A work session to discuss the findings reported by Grenier and Leman as well as the general condition of the waste water treatment plant was held on March 22nd. It was attended by representatives from the Idaho Department of Environmental Quality (DEQ), as well as personnel from the engineering firm of Keller and Associates. Local participants included the city’s Public Works department, City Council members, City Administration personnel, Leman and Grenier.

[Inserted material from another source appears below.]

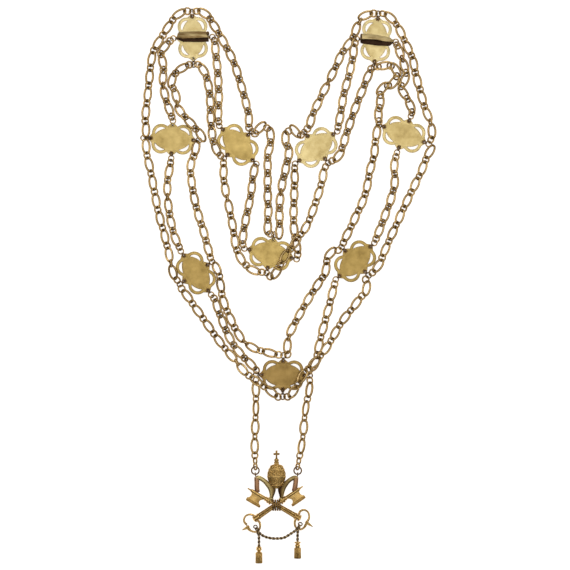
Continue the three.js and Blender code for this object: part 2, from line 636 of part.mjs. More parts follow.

At the April 7th City Council meeting Councilman Ken Gutzman reported on what was discussed at the work session and he quoted the written comments submitted after the meeting by Keller and DEQ representatives. The officials commented, “The system does have an Operation and Maintenance Manual for the waste water system and it is our understanding that EPA has been informed of this also. In working with the city of Salmon we have found that the Public Works staff, including the waste water operator Harry Shanafelt, has been conscientious and professional. The waste water system has been managed and maintained very well as is evidenced by the very good quality of the effluent being produced by the waste water treatment plant. The plant is being operated effectively. The NPDES permit violations are not the result of insufficient attention to the proper monitoring and operating of the waste water treatment system. The excellent work by the city of Salmon should be commended.”

The National Pollutant Discharge Elimination System permit program is managed by the Water Permits Division (WPD) of the U.S. Environmental Protection Agency’s office of Waste Water Protection.

Gutzman said other comments offered by the DEQ and Keller were related to present system needs including reduction of infiltration and inflow in the sewer lines and what should to be done to the treatment lagoon itself. The DEQ and Keller and Associates agree and recommend that the build-up of sludge needs to be removed in order for the lagoon to operate effectively. The lagoon was built 23 years ago and accumulated sludge has never been removed. Periodic removal is considered a necessary procedure that should be performed every ten to 15 years.

The city is working on a step by step sewer treatment system restoration plan which will begin this Fall with the replacement of some underground delivery lines and the lining of others. Step two will be doing whatever is necessary to bring the treatment lagoon back to full efficiency.